» SET TASK: Only lines with the word "that" are needed; collect each of them from the listing below.

######

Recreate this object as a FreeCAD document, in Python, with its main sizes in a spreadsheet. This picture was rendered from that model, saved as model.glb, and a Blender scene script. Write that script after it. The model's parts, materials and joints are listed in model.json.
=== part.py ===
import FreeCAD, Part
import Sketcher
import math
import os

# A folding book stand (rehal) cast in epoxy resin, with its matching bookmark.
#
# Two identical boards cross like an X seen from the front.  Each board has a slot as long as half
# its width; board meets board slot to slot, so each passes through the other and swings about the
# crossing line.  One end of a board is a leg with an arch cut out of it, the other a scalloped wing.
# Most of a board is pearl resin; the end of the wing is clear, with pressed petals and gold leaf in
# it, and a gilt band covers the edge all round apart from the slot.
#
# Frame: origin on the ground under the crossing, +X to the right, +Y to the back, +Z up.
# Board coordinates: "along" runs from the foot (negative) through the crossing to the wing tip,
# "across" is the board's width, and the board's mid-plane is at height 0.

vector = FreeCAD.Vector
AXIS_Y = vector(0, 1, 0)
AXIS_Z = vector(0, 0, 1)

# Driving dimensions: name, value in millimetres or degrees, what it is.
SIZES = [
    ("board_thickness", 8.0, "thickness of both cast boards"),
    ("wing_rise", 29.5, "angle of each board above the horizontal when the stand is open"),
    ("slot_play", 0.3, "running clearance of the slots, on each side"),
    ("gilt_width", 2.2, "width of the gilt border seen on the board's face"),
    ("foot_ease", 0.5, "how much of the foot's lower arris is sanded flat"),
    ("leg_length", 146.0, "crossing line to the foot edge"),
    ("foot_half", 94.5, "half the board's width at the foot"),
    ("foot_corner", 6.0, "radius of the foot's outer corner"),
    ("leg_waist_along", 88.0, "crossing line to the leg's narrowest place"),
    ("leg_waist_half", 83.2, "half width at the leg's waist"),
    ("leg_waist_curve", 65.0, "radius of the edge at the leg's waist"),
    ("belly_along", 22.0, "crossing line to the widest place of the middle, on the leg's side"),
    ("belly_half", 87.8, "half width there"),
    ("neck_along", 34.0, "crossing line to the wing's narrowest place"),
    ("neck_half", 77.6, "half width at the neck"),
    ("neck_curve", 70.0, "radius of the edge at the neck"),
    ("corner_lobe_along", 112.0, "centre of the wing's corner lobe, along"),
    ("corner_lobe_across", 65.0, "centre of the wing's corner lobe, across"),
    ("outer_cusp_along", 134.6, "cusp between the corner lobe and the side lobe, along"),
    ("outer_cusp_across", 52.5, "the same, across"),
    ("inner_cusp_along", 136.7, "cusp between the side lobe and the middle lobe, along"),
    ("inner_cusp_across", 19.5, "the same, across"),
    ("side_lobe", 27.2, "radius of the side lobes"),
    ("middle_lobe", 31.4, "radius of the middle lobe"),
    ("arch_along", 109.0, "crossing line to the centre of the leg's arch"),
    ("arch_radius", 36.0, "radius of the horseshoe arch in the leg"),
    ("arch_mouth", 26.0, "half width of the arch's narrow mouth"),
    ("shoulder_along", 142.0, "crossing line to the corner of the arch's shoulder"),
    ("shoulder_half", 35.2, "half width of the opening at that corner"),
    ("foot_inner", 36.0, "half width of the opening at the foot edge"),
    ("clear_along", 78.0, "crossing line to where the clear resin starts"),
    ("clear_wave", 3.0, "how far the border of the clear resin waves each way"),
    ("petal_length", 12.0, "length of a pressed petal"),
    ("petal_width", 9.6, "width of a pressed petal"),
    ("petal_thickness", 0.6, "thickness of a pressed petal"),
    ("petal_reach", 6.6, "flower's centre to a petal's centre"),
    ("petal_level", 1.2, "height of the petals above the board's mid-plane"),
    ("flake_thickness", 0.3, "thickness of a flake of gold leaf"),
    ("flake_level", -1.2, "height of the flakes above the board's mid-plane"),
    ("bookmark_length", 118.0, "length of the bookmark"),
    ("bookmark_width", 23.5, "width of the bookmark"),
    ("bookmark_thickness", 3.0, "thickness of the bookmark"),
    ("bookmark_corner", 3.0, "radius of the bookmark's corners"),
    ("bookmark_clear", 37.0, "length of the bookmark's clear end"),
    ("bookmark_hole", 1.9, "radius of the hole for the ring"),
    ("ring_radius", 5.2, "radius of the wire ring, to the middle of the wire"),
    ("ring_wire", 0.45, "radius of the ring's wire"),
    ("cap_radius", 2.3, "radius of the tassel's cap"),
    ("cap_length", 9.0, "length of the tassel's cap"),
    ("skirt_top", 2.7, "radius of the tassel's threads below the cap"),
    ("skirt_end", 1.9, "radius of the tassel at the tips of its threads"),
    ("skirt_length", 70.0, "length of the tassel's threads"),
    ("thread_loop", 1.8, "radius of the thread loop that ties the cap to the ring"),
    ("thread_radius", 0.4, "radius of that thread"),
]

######

» ANSWER:
Recreate this object as a FreeCAD document, in Python, with its main sizes in a spreadsheet. This picture was rendered from that model, saved as model.glb, and a Blender scene script. Write that script after it. The model's parts, materials and joints are listed in model.json.
    ("shoulder_half", 35.2, "half width of the opening at that corner"),
    ("thread_loop", 1.8, "radius of the thread loop that ties the cap to the ring"),
    ("thread_radius", 0.4, "radius of that thread"),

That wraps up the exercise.